6. Learn to Pay Your Own Way.

Get separate checks when dining and don’t offer to pay the bill for convenience sake; people forget to pay you. It's ok, and preferred, to say how you want the bill before you order your food.

7. Hey "Roomie".

Get your own hotel room, if possible. Paying a little more for peace of mind is a wonderful thing. Pay for a separate room especially on long excursions, i.e., a group trip to Europe. Individual accommodations are offered so take advantage of them when you can. You can make plenty of friends away from the hotel room. For teens, room with someone you are very familiar with. To get used to rooming with someone, as a teen, have sleep overs. Having sleep overs is a great way to get a snippet of "living" with someone.

8. Alternative Luggage Locks.

If you don’t have a lock for your luggage get some colorful wire ties and a pair of child’s scissors to cut them; these are affordable. I know, I know, but you’re traveling with a friend, but friends may have their friends in your hotel room when you’re not around, so keep your belongings from prying eyes.

Got Wire Ties?


Love this Travel Bag because as I travel I'm always looking for outlets to either charge my phone or one of my laptops.

9. I Hear Ya!

Get earplugs because one of you will snore at some point. Earplugs can be obtained from a drug store or can be ordered in bulk online. My suggestion is to get earplugs without the strings attached. These work wonders to block out the snores of a roommate.

10. Travel Large.

Make sure you have a large piece of luggage because one of you WILL overspend and need the room to bring back the stuff you purchased. Also, there are tiny bags to include - see below.

From Small to All

I can hold this bag in the palm of my hand.
I can hold this bag in the palm of my hand. | Source
The small bag expanded.
The small bag expanded.

11. Get Behind Bars.

Bring four bars of soap just in case your friend forgets theirs and/or you forget your soap when leaving your hotel room. Make sure your soap in unscented and has very few ingredients which makes for a purer soap.

12. Cover Yourself.

Travel with a very small blanket like the ones you get on Delta Airlines. I’m not suggesting that you swipe one of those blankets, but for those of you who have flown Delta you know what I mean.

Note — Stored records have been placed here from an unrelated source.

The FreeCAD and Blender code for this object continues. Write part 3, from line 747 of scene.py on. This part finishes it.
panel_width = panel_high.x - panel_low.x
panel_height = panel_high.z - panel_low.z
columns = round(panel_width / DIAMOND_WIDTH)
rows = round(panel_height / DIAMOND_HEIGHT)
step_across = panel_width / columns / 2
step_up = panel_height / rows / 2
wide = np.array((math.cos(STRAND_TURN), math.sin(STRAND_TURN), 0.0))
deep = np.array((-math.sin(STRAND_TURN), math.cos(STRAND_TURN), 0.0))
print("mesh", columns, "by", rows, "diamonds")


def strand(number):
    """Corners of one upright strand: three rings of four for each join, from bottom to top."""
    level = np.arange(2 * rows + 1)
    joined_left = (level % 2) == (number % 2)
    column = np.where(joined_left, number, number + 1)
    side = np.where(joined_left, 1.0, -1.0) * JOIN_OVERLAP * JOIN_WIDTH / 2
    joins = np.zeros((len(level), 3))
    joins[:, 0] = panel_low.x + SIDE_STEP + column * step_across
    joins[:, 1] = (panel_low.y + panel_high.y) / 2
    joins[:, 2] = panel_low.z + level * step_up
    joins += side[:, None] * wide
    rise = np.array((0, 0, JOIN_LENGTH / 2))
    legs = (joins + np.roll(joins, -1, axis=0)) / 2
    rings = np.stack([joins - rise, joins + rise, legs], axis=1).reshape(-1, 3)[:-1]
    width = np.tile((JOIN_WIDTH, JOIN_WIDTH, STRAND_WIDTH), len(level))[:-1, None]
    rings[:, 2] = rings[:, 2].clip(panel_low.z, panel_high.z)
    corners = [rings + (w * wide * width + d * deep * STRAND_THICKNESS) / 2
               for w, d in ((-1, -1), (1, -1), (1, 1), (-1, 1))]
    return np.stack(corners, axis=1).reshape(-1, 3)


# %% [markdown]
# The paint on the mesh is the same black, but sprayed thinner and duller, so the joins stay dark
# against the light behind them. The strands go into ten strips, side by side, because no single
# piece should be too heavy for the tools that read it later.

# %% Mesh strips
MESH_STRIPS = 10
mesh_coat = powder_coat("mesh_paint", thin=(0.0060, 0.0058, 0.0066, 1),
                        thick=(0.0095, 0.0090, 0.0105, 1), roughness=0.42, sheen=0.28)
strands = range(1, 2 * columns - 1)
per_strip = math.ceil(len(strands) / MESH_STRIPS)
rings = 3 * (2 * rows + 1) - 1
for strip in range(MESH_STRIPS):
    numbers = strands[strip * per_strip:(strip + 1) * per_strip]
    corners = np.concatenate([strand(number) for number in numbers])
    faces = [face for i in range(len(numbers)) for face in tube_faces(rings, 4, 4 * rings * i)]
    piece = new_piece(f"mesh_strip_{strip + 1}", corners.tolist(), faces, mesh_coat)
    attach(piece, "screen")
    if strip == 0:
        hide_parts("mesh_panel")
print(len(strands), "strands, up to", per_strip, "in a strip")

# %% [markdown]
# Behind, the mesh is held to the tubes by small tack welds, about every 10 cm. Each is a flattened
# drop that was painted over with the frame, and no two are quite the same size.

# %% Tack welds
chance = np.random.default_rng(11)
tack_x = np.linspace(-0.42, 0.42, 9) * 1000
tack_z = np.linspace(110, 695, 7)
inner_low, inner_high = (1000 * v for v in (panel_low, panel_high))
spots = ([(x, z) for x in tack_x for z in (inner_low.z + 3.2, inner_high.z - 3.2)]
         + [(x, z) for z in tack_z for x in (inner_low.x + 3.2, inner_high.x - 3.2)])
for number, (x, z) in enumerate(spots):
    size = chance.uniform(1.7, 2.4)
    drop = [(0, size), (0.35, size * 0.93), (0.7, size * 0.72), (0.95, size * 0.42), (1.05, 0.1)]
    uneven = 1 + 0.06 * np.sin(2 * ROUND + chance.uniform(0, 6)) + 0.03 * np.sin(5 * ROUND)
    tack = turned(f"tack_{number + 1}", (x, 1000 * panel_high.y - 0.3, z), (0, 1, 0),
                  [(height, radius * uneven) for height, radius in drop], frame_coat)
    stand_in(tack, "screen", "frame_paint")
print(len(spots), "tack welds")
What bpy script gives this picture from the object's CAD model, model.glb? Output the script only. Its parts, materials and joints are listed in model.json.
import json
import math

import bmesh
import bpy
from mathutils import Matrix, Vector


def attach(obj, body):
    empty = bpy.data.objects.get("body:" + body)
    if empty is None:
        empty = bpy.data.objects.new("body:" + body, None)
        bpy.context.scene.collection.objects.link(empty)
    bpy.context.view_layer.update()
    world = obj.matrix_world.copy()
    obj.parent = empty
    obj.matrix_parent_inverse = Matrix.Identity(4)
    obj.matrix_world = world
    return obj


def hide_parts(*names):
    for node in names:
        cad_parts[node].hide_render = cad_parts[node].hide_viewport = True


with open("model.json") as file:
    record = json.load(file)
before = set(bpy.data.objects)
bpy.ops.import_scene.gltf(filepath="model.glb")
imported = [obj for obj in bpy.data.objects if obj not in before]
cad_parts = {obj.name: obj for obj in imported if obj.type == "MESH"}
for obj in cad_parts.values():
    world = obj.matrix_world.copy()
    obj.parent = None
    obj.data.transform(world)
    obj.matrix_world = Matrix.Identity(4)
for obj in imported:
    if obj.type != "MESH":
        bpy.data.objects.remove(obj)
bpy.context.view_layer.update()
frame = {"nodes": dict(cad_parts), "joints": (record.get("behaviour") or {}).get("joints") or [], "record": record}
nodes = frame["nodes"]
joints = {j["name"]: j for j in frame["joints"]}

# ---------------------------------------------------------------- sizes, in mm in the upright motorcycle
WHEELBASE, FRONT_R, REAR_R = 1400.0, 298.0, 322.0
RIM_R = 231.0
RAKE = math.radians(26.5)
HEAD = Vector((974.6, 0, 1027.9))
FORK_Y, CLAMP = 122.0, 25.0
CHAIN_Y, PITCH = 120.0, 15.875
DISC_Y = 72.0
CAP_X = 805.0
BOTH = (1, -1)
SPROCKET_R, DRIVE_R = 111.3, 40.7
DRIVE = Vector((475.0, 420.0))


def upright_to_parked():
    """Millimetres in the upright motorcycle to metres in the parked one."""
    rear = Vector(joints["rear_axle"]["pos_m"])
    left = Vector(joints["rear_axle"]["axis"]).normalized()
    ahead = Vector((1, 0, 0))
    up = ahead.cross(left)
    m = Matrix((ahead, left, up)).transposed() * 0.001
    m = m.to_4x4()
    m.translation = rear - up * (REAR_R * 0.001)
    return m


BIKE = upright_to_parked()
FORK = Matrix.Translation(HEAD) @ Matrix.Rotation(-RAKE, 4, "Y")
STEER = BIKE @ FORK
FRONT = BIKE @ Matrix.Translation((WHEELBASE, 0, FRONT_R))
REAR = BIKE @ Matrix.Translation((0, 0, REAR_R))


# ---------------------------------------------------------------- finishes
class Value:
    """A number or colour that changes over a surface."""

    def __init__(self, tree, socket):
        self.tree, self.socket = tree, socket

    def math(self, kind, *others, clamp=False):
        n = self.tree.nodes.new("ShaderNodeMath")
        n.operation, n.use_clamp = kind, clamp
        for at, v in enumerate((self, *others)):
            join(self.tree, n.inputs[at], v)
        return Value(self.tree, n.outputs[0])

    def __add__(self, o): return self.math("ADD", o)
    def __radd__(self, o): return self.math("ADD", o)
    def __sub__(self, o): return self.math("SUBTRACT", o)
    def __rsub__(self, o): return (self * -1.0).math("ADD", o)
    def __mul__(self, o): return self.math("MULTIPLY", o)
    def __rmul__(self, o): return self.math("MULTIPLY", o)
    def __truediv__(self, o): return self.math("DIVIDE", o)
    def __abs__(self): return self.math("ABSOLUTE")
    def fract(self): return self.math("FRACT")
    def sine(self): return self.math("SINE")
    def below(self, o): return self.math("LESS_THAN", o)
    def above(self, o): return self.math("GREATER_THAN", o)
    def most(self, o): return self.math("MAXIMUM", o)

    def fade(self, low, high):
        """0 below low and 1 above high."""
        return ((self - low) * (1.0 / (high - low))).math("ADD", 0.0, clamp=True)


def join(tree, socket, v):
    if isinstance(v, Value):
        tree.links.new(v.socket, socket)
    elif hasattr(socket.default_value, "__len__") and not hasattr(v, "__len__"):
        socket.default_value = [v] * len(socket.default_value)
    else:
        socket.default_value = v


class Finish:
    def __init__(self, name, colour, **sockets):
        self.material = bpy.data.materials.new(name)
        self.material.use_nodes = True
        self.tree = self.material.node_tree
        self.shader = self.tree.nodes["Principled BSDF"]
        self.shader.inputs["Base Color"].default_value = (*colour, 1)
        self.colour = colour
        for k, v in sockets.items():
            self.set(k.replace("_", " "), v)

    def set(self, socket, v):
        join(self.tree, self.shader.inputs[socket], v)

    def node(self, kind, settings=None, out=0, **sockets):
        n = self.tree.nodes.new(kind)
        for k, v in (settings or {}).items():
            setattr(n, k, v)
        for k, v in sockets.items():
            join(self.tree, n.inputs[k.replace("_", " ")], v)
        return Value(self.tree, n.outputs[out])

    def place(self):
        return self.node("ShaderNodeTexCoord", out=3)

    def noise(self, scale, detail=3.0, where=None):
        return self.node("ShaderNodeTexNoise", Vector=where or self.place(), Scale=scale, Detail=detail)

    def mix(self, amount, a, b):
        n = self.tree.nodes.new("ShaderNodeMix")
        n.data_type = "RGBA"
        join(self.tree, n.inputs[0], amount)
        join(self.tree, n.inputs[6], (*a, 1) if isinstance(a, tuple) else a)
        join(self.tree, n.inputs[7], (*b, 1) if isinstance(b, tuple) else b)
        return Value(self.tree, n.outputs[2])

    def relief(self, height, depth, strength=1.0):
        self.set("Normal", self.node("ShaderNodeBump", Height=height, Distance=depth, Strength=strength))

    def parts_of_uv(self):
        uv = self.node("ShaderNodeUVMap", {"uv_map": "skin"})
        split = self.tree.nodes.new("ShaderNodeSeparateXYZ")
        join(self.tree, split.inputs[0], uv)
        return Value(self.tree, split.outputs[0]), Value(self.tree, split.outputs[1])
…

13. The Importance of Room Keys.

Make sure each person has a key to the hotel room. It sucks having to wait for someone to get back from wherever to get into your hotel room. Also, some hotel room keys are plugged into a slot in the wall to regulate the lights, so get two hotel keys. You know I have a story behind this. When my travel buddy and I walked into our fabulous hotel room, we had to insert a key into a wall slot to turn on the lights; we left the key in the slot. My travel buddy decided to take a bath, and I decided to go explore the hotel gardens. I said where I was going, snatched the hotel key out of the wall slot, left the hotel room, shutting the hotel door behind me. Unbeknownst to me, my travel buddy who was taking a bath was yelling because the lights went out. She had to jump out of the tub, find the other hotel key, and insert it into the wall slot. LOL!

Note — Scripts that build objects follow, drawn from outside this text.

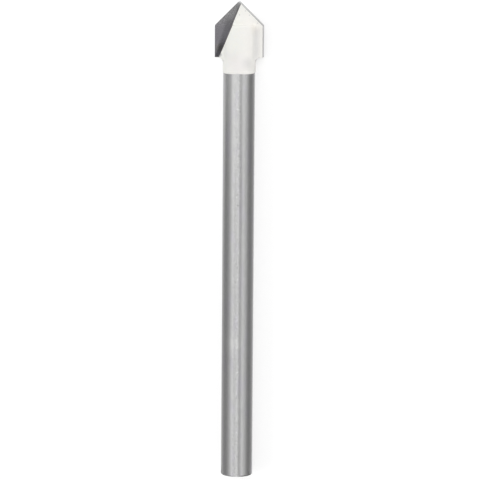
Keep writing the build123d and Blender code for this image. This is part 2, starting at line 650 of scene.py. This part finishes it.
def slot_cutter():
    """The slot that takes the plate and its film of braze."""
    half = half_plate + braze_gap
    low = np.array([(-far, -half), (far, -half), (far, half), (-far, half)])
    outline = np.column_stack((low[:, 0], np.full(4, foot_y - braze_gap), -low[:, 1]))
    return prism("slot", outline, outline + np.array((0, far, 0)) * 2)


slot = slot_cutter()
shank = carve(make_shank(), [slot, *cutters])
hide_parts("steel_shank")
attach(shank, "root")
print("shank:", len(shank.data.polygons), "faces")

# %% [markdown]
# ## White coat
# The head was sprayed white, so the coat is a skin that follows the rod, the plate and the
# hollow braze fillets between them, and softens every edge. Seen from the axis, each point of
# that skin is at one distance for its angle and its place along the bit, so the whole coat is
# one function of two parameters. It is worked out twice, once at the metal and once a tenth of
# a millimetre further out, and the two are joined into a closed shell before the grinding.

# %% Radius of the head's section
coat_columns = 480
blank_half_width = 6.2 * mm
blank_end = tip_y + 2 * mm
around = np.linspace(0, 2 * math.pi, coat_columns, endpoint=False) + math.pi / coat_columns
sine, cosine = np.abs(np.sin(around)), np.abs(np.cos(around))


def plate_radius(grow):
    """Distance to a flat bar: the less of half thickness over sine and half width over cosine."""
    return np.minimum((half_plate + grow) / sine, blank_half_width / cosine)


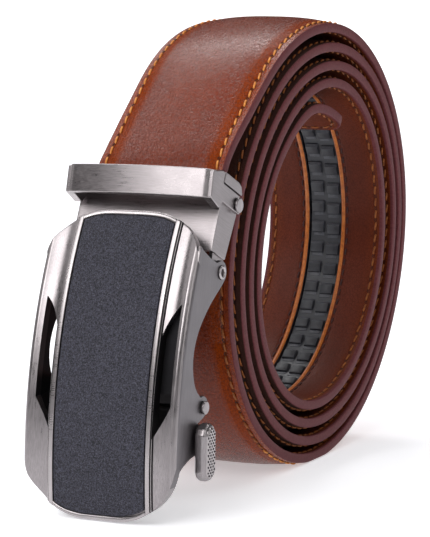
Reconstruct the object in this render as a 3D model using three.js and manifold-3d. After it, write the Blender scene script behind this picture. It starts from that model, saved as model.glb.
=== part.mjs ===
// Ratchet belt: a crowned leather strap rolled on its edge into a standing coil,
// with a toothed track let into the tail's inner face, a strap clamp with keeper
// bar and biting jaw, and an arched slide buckle with release lever.
// Millimetres. X runs along the coil's axis (across the strap), -Y is the buckle
// side, +Z is up. The origin is on the flat patch that the coil rests on.
import * as THREE from 'three';
import * as BufferGeometryUtils from 'three/addons/utils/BufferGeometryUtils.js';
import Module from 'manifold-3d';

const wasm = await Module();
wasm.setup();

// ---------------------------------------------------------------- sizes (mm)
const STRAP_W = 34.8;        // strap width
const STRAP_T = 2.45;        // thickness at the painted edge
const CROWN = 1.35;          // extra thickness at the middle of the outer turn
const CROWN_IN = 1.2;        // the same, on the turns that lie under another
const LAYER_GAP = 0.4;       // least space kept between two turns
const COIL_Y = 4, COIL_Z = 57; // centre that the coil table is measured from
const STATION = 7.0;         // length of strap between two sections
const TIP_R = 6.5;           // corner radius of the tail's tip
const SLOT_W = 10.0, SLOT_D = 1.55;   // recess for the track
const TRACK_W = 9.3, TRACK_BASE = 1.25, TOOTH_H = 0.85, TOOTH_PITCH = 5.8;
const TRACK_FROM_TIP = 9, TRACK_LEN = 400;

const HINGE = [-63.6, 57.6];   // buckle hinge axis (y, z)
const LEVER = [-74.0, 26.4];   // release lever axis
const LEAN = 24.5 * Math.PI / 180;   // lean of the clamp from upright
const ARC_C = [35.8, 7.1], ARC_R = 125;   // arched buckle face: centre, radius
const WALL_IN = 19.15, WALL_OUT = 20.5;   // buckle side walls, half widths
const RAIL_IN = 12.6, RAIL_OUT = 13.9;    // rim round the inlay
const CLEAR = 0.3;                        // gap kept between pieces

// Unrolled route of the strap's middle line: angle round the coil's centre
// (degrees, 90 is the top, counted down as the strap winds inwards) and radius.
const COIL_STEP = 20, COIL_FIRST = 140;
const COIL_R = [   // one row for each half turn, a value every 20 degrees
  58.05, 56.40, 56.65, 57.45, 58.15, 58.15, 57.25, 55.60, 53.90,
  53.20, 53.75, 55.05, 56.80, 58.40, 59.10, 58.05, 55.55, 52.70,
  50.95, 50.60, 51.15, 52.45, 53.90, 54.50, 53.80, 52.35, 50.75,
  50.00, 50.30, 51.20, 52.30, 53.10, 52.85, 51.20, 48.85, 46.70,
  45.45, 45.15, 45.95, 47.65, 49.40, 50.20, 49.60, 48.25, 46.95,
  46.10, 46.00, 46.60, 47.60, 48.40, 48.05, 46.30, 43.85, 41.60,
  40.30, 40.30, 41.50, 43.00, 43.75, 43.20, 41.80, 40.40, 39.50,
  39.40, 40.30, 41.60, 42.85, 43.60, 43.30, 41.65, 39.35, 37.55,
  36.35, 36.00, 36.50, 34.00];
const COIL_LAST = 38;     // degrees past the last full row entry that ends the tip
// the start of the strap, inside and just above the clamp: t along the clamp, n forward
const START = [{ t: 5.2, n: 2.05 }, { t: 12, n: 2.05 }, { t: 18, n: 2.05 }, { t: 23, n: 2.0 }, { t: 28, n: 1.3 }, { t: 33.4, n: -0.75 }];

// ---------------------------------------------------------------- helpers
const ct = (t, n) => [HINGE[0] + t * Math.sin(LEAN) - n * Math.cos(LEAN), HINGE[1] + t * Math.cos(LEAN) + n * Math.sin(LEAN)];
const polar = (c, r, deg) => [c[0] + r * Math.cos(deg * Math.PI / 180), c[1] + r * Math.sin(deg * Math.PI / 180)];
const arc = (c, r, a0, a1, n) => Array.from({ length: n + 1 }, (_, i) => polar(c, r, a0 + (a1 - a0) * i / n));

function solid(geometry) {
  const g = geometry.clone();
  g.deleteAttribute('normal'); g.deleteAttribute('uv');
  const m = BufferGeometryUtils.mergeVertices(g, 1e-4);
  return new wasm.Manifold(new wasm.Mesh({ numProp: 3, vertProperties: new Float32Array(m.attributes.position.array), triVerts: new Uint32Array(m.index.array) }));
}
function geometryOf(manifold) {
  const m = manifold.getMesh();
  const g = new THREE.BufferGeometry();
  g.setAttribute('position', new THREE.BufferAttribute(new Float32Array(m.vertProperties), 3));
  g.setIndex(new THREE.BufferAttribute(new Uint32Array(m.triVerts), 1));
  g.computeVertexNormals();
  return g;
}
function ccw(points) {
  let a = 0;
  points.forEach((p, i) => { const q = points[(i + 1) % points.length]; a += p[0] * q[1] - q[0] * p[1]; });
  return a > 0 ? points : [...points].reverse();
}
function extrude(points, depth) {
  const s = new THREE.Shape(ccw(points).map((p) => new THREE.Vector2(p[0], p[1])));
  return new THREE.ExtrudeGeometry(s, { depth, bevelEnabled: false });
}
// outline in (y, z), from x0 to x1
function prismX(points, x0, x1) {
  const g = extrude(points, x1 - x0);
  g.applyMatrix4(new THREE.Matrix4().set(0, 0, 1, x0, 1, 0, 0, 0, 0, 1, 0, 0, 0, 0, 0, 1));
  return solid(g);
}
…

14. Let Sulfur Be Your Friend.

Don’t laugh but bring some matches because the sulfur from the match gets rid of bad odors, i.e., after a bowel movement. Try it if you don’t believe me. If you know your bowel movement smell is quite foul the sulfur from a lit match will help keep a friendship.

15. Lighten Up!

Bring a night light to use for reading if one of you wants to go to bed early and leaving a light on won’t disturb the other. There are night lights that will clip onto a book or to an iPad or to a Kindle Reader/Nook.

16. Protect Your Underarms.

Don’t share deodorant. This is where an extra tube or spay can of deodorant comes in handy, and don't forget to ditch the scent.